Worauf stützen sich Ärzte in ethischen Konfliktsituationen? Je jünger sie sind, desto höher ist der Stellenwert von Regeln und Leitlinien, je älter sie sind, desto mehr stützen sie sich auf ihre Erfahrung. Persönliche Werthaltungen und Charakterstärke spielen dabei eine entscheidende Rolle, sagt Kristján Kristjánsson, Professor für Charakterbildung und Tugendethik an der University of Birmingham. Diese würden aber in der medizinischen Ausbildung viel zu wenig eingeübt.
In einer kürzlich veröffentlichten Studie ging Kristjánsson mit Kollegen vom Jubilee Centre for Character and Virtues der Frage nach, welche Rolle Charakter und Tugenden für die britische Ärzteschaft spielen (Virtues in Medical Practice, Research Report 2015). Befragt wurden 549 Personen aus drei Kohorten: Medizinstudenten, Ärzte in Ausbildung und bereits langjährig praktizierende Ärzte. 66 Prozent der erfahrenen Ärzte waren Allgemeinmediziner.
Gerechtigkeit, Ehrlichkeit, Urteilsvermögen, Freundlichkeit, Führungsqualität und Teamarbeit nannten die Mediziner als wichtigste Charaktereigenschaften eines idealen Arztes. Interessant: Charakterstärken wie Klugheit oder Nächstenliebe gingen in der 24-Tugend-Skala unter. 98 Prozent der Befragten gaben an, dass sie emotional in ihre berufliche Arbeit stark involviert sind. Ethisches Handeln ist nie bloß Anwendung von Regeln und Prinzipien, sondern eingebettet in emotionale Betroffenheit, ein berufliches Umfeld, Erwartungshaltungen - und auch in wirtschaftliche Vorgaben. Diese können unterstützend wirken, aber Ärzte auch moralisch unter Druck setzen. Beunruhigend ist für Kristjánsson, dass mehr als 20 Prozent der erfahrenen Ärzte häufige Schwierigkeiten angaben, ihren Beruf den eigenen moralischen Ansprüchen und Idealen gemäß auszuüben. Als Gründe nannten sie: zu wenig Zeit (zu beratschlagen, nachzudenken, im Umgang mit den Patienten), zu hochgeschraubte Ziele und schrumpfende Budgets.

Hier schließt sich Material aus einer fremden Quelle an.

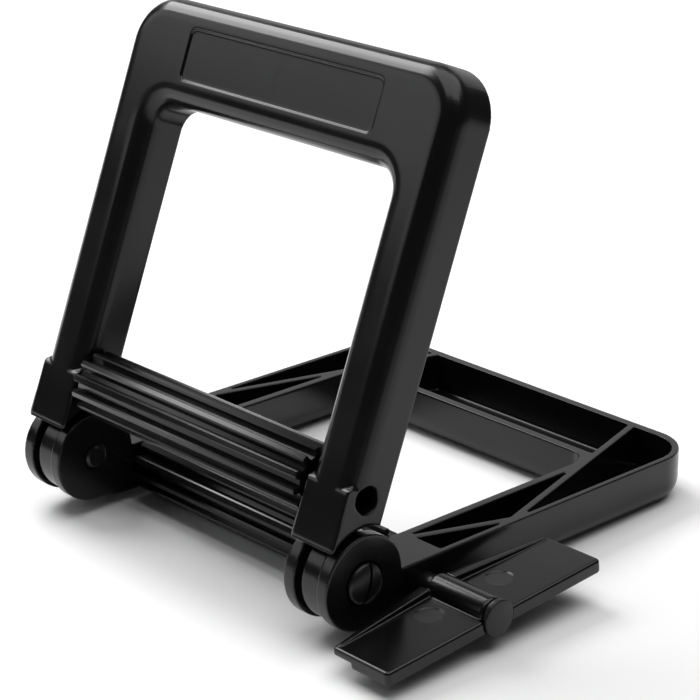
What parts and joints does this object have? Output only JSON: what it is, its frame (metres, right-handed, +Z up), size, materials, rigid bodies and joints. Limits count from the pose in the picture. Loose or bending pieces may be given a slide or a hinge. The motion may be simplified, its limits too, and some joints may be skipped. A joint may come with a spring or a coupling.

In der Ausbildung würden angehende Ärzte nicht professionell unterstützt, Tugenden, also die konstante Umsetzung von Werten und Prinzipien in der Praxis, zu stärken, so die Autoren. Sie raten, für Studenten einen medizinischen Ethikunterricht einzuführen. Bloß Regeln oder allgemeine Prinzipien zu vermitteln, sei dabei nicht genug. Gerade weil die Medizin immer komplexer werde und die Verantwortungsbereiche wachsen, sei der Erwerb einer praktischen moralischen Weisheit (phronesis) wichtig, so Kristjánsson (vgl. Bioedge, online, 3. 4. 2015). Moralische Konflikte würden sich im medizinischen Alltag selten bloß in Schwarz-Weiß-Situationen zeigen. Viel eher kann es zur Konkurrenz von Werten kommen. Dann stellt sich die Frage, was mehr wiegt und wie damit umzugehen ist (Autonomie vs. Fürsorge, Einzelfall vs. Regel, Team vs. Partikularinteresse usw.). Medizinstudenten und Jungärzten müsse Raum und Zeit gewidmet werden, wo sie moralische Dilemmata diskutieren und reflektieren können.